MBB are super excited about hiring people with science backgrounds (PhDs), even with zero prior business experience, if they come from good universities and are otherwise impressive. Don’t think you don’t stand a chance without an MBA if you think you are a good fit.
Yes, the business case studies are important—it may seem stupid but you do need to practice those. Take them seriously! Prepping min 2 weeks full time is totally reasonable.
my pleasure :)
In this case, it was a client project with Blue Horizon, so for a while it actually was my job to work on this report. That said, within three years at BCG, this is the first time I work on something so closely EA-related. I am putting in quite a bit of “flex time” now that the report is published and I am staffed on a different topic, to position myself for more work in this space.
I was hired as a generalist consultant after my biotech PhD, so I usually do a lot of pharma work, and some cases in other sectors. I made my way into this project by reaching out to the partners who had the client relationship—lots of internal networking, which is the usual way for consultants to get staffed on cases they want.

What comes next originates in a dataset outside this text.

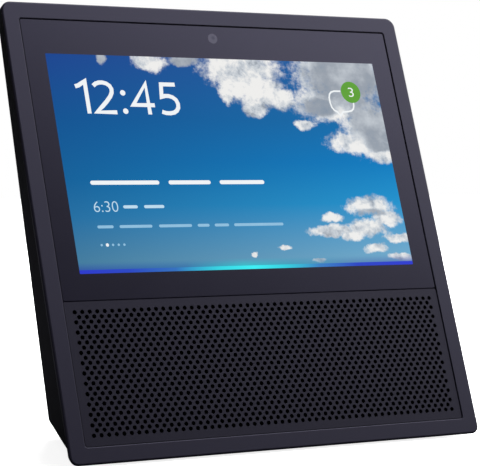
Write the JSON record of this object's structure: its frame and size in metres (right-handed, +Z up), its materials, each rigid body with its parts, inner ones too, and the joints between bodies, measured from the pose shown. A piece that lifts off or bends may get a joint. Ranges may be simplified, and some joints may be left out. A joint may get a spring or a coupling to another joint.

As to how replicable this sort of step may be for other EA-aligned management consultants, I think there are a lot of moving parts that need to “click” together: I had the biotech background, the right level of experience, I was free at the right time, I found out about the case and I had support from my network. If you need this kind of thing to happen within three years to be satisfied with your choice of going into consulting, it seems like an overly risky bet. As part of a portfolio of reasons to go into consulting, next to great personal fit, it seems fine. To increase the odds, the key factor is your network—there are now EA groups at all of the major firms; happy to point anyone already working there in the right direction.